Chi è stato a spingerla all’attività agonistica? o si è trattato di una folgorazione magari guardando ai modelli dei grandi campioni?
È stato per me un processo graduale e spontaneo. Ho iniziato fin da bambina a praticare questo sport e a quell’età vengono periodicamente organizzate delle “garette” dove tutti vincono e vengono premiati. Mi ricordo che mi davano sempre una piccola medaglia, che era uguale per tutti, e un sacchetto con un panino e una bottiglietta di acqua. L’obiettivo non era vincere ma divertirsi confrontandosi con altri bambini e bambine dello stesso peso ed età.
Crescendo, naturalmente, il tipo di competizioni cambiò: per ricevere la medaglia e salire sul podio, questa volta, bisognava battere gli avversari. Per me non fece molta differenza, ho sempre gareggiato volentieri e con entusiasmo. Anche quando il livello di difficoltà si alzò, dai Campionati Italiani alle gare di Coppa Europa ed Internazionali, è sempre rimasta dentro di me quella bambina che partecipava alle competizioni per divertirsi.
Al di là delle doti personali e delle attitudini, quanto conta la forza di volontà nel raggiungimento degli obiettivi?
Qualche anno fa avrei risposto che la forza di volontà è l’unica cosa essenziale per raggiungere degli obiettivi. Oggi, per esperienza personale, rispondo invece che sì, è una virtù necessaria, ma da sola non è sufficiente. È essenziale per iniziare un percorso e per essere costanti nel perseguirlo ma ad essa devono essere affiancati anche altri mezzi. Sono dell’idea che nel mondo sportivo, o quanto meno nel Judo, un atleta da solo non possa andare molto lontano. Soprattutto nell’alto livello, necessita di essere supportato da un Team di professionisti: partendo dal fatto che è necessario essere affiancati da un ottimo tecnico, passando poi al preparatore atletico, al nutrizionista, al mental coach, per esempio. È fondamentale avere anche un luogo ben attrezzato per potersi allenare con i giusti mezzi ed attrezzature necessarie.
Va da sé che un ragazzo, anche molto motivato e con grande forza di volontà, se vive in una piccola realtà, non può confrontasti ad armi pari con uno che magari è meno convinto ma in un contesto più assistito.
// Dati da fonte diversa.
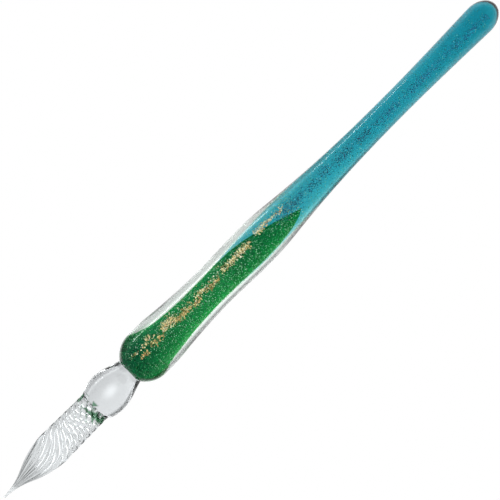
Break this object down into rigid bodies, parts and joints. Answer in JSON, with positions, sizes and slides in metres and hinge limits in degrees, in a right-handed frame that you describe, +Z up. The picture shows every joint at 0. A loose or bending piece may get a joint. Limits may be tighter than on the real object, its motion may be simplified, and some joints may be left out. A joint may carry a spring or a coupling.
{
  "type": "glass dip pen",
  "caption": "Glass dip pen with a twisted, fluted clear nib, a clear bulb, and a waisted handle with green and turquoise cores and glitter strands.",
  "frame": {"origin": "under the middle of the pen's length, on the surface that the pen lies on", "axes": "+X from the writing point to the rounded end, +Z up from the surface, +Y across the pen"},
  "size_m": [0.1752, 0.0136, 0.0137],
  "materials": {
    "nib_glass": "clear gloss",
    "bulb_glass": "clear gloss",
    "casing_glass": "clear gloss",
    "green_glass": "translucent gloss",
    "turquoise_glass": "translucent gloss",
    "gold_flakes": "metallic flakes in glass",
    "copper_flakes": "metallic flakes in glass",
    "silver_flakes": "metallic flakes in glass",
    "navy_flakes": "metallic flakes in glass"
  },
  "bodies": {
    "root": {"nib": "nib_glass", "bulb": "bulb_glass", "handle_casing": "casing_glass", "green_core": "green_glass", "turquoise_core": "turquoise_glass", "gold_glitter": "gold_flakes", "copper_glitter": "copper_flakes", "silver_glitter": "silver_flakes", "navy_glitter": "navy_flakes"}
  },
  "joints": []
}
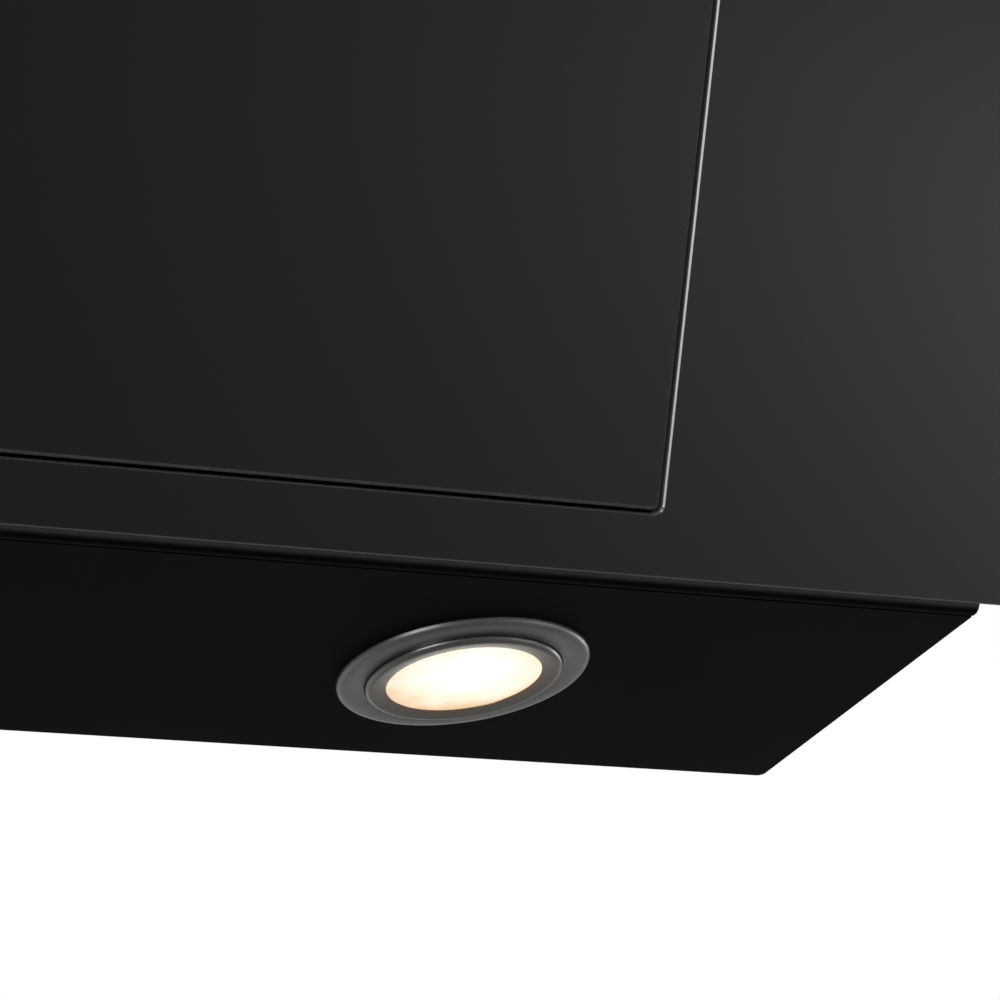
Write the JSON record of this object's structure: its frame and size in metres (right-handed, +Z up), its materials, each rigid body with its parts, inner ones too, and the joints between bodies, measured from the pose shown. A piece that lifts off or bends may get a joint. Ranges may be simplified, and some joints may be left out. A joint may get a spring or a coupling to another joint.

Se dovesse dare qualche “consiglio utile” ai ragazzi che si avvicinano alla sua specialità, cosa suggerirebbe?
Lo stesso che è stato dato a me: prima di tutto DIVERTISI! Se si fa uno sport, o un lavoro, con piacere e leggerezza allora gli allenamenti non saranno pesanti e i sacrifici non si sentiranno, al punto che non verranno neanche chiamati così. Bisogna ricordarsi sempre perché si ha iniziato e perché lo si sta facendo: se le motivazioni iniziali non sono più valide, allora è d’obbligo fermarsi e riflettere finché non si trova dentro di noi la nuova scintilla che alimenterà la fiamma. Solo così la passione non si sciuperà mai, finché il fuoco continua ad ardere.